• _Instructions for the task_
Find all lines in the records that include the word "caption", and copy them out.

(Object data in JSON)
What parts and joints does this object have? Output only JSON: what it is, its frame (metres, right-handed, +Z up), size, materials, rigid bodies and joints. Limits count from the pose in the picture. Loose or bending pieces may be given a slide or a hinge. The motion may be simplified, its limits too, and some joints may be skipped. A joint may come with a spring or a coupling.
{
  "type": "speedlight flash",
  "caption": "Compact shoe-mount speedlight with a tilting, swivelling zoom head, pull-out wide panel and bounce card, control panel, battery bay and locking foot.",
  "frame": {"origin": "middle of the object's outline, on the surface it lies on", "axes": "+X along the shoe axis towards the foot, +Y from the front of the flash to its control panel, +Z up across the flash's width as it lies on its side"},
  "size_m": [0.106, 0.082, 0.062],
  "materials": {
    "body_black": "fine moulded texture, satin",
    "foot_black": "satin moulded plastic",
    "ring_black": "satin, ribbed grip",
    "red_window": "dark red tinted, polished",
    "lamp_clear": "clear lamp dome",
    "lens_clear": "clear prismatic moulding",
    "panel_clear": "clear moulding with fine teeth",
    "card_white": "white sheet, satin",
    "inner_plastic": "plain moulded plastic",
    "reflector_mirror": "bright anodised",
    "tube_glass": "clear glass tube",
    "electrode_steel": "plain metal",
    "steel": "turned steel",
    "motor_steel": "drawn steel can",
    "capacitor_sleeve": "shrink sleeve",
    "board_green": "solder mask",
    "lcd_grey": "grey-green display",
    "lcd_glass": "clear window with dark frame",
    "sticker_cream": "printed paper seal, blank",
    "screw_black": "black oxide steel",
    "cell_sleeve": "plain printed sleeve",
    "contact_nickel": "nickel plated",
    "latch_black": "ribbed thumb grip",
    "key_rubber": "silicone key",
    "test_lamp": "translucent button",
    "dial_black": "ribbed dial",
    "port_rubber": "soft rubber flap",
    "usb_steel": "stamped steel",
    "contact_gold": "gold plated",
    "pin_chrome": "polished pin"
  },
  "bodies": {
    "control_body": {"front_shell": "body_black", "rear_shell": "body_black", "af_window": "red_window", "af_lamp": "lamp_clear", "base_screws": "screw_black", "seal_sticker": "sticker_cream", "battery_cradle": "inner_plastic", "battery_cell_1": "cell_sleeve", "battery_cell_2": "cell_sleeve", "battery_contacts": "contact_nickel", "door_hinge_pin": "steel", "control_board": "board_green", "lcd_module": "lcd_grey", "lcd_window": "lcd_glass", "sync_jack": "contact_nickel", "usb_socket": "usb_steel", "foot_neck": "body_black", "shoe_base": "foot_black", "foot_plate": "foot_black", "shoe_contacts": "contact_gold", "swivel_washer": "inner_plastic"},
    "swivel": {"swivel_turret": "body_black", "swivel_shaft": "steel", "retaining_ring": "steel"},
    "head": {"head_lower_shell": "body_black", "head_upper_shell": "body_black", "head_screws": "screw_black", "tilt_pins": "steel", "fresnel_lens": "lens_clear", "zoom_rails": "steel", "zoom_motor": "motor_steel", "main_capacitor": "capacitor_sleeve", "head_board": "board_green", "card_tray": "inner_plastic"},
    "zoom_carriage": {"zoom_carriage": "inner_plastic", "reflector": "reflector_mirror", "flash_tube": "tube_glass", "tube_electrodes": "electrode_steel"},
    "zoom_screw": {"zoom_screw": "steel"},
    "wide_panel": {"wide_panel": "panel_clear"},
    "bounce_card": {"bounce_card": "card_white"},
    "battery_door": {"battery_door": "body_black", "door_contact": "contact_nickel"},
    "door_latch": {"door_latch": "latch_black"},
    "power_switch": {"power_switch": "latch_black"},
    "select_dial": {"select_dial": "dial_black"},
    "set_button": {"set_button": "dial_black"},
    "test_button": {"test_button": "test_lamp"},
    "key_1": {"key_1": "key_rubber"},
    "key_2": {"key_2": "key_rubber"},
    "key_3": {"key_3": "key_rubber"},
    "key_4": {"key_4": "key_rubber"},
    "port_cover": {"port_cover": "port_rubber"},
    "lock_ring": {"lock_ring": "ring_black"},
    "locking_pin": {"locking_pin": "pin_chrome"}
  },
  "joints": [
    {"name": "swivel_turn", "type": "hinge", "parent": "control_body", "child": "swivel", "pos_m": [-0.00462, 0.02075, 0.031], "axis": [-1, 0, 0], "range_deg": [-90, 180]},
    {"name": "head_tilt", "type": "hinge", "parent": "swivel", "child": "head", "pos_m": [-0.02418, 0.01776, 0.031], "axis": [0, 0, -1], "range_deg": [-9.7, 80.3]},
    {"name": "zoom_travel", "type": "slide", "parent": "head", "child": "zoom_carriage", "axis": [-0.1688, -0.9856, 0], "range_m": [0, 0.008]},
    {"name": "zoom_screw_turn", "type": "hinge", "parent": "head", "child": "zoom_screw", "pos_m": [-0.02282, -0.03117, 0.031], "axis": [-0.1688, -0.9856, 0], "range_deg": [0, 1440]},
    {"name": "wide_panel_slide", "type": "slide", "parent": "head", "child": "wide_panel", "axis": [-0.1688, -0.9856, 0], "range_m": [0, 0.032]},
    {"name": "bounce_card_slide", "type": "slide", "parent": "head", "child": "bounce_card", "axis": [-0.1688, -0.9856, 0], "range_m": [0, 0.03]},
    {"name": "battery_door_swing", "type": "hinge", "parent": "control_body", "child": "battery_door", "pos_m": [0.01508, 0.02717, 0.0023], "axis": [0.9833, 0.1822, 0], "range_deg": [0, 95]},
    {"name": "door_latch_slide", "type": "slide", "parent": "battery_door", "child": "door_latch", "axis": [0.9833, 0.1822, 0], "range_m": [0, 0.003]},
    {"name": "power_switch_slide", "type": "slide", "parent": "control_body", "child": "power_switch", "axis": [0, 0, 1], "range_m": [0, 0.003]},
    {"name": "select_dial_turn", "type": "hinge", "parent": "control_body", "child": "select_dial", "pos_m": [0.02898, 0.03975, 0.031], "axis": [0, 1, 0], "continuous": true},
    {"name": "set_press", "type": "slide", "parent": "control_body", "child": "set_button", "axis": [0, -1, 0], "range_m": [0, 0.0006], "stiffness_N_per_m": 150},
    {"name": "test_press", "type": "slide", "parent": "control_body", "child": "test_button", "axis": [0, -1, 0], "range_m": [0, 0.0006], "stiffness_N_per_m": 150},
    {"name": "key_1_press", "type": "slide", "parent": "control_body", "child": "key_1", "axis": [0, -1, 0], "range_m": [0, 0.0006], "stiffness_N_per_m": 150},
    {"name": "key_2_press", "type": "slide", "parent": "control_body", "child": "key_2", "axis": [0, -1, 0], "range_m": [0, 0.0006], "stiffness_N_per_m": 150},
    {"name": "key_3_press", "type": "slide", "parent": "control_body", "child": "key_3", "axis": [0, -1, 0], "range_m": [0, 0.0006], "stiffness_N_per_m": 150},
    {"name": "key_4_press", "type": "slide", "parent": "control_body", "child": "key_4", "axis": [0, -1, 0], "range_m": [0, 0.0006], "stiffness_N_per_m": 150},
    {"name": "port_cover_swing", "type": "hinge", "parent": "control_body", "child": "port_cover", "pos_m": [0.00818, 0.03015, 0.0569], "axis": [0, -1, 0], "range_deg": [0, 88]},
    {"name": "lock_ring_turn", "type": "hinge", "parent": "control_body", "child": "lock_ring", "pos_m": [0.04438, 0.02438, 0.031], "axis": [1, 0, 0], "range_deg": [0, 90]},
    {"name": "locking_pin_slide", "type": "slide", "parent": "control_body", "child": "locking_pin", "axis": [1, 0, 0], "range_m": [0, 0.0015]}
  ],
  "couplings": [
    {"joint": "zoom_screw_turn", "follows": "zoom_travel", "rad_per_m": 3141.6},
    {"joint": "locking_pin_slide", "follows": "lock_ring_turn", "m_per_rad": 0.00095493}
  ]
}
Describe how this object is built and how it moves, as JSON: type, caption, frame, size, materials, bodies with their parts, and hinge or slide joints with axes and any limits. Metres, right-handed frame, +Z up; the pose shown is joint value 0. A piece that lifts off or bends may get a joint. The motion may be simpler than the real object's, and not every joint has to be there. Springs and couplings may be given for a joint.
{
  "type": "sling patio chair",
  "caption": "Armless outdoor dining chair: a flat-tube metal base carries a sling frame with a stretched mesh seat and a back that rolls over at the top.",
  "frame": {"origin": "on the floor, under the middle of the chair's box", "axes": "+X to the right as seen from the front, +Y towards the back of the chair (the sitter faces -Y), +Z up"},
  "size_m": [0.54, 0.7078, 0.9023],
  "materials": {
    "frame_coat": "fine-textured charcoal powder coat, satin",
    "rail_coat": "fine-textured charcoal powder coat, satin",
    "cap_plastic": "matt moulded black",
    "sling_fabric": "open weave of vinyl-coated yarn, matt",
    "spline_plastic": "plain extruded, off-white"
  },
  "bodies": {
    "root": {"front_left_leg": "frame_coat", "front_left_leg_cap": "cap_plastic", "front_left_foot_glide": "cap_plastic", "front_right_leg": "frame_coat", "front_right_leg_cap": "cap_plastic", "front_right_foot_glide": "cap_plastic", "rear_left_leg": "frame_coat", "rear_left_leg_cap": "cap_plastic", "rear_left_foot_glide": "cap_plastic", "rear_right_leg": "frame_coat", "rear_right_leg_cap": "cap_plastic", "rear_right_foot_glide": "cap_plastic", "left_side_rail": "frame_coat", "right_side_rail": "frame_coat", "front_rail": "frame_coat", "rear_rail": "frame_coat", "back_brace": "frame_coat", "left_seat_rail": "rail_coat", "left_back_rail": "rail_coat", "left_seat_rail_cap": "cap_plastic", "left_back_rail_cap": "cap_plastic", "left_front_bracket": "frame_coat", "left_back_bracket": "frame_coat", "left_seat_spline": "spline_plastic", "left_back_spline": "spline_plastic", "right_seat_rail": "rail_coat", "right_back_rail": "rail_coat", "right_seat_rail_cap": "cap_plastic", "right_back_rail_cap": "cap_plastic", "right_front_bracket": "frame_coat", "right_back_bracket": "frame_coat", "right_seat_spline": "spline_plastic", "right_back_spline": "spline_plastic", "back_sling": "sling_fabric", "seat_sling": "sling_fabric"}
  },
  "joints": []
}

• _Expected answer_
  "caption": "Compact shoe-mount speedlight with a tilting, swivelling zoom head, pull-out wide panel and bounce card, control panel, battery bay and locking foot.",
Describe how this object is built and how it moves, as JSON: type, caption, frame, size, materials, bodies with their parts, and hinge or slide joints with axes and any limits. Metres, right-handed frame, +Z up; the pose shown is joint value 0. A piece that lifts off or bends may get a joint. The motion may be simpler than the real object's, and not every joint has to be there. Springs and couplings may be given for a joint.
  "caption": "Armless outdoor dining chair: a flat-tube metal base carries a sling frame with a stretched mesh seat and a back that rolls over at the top.",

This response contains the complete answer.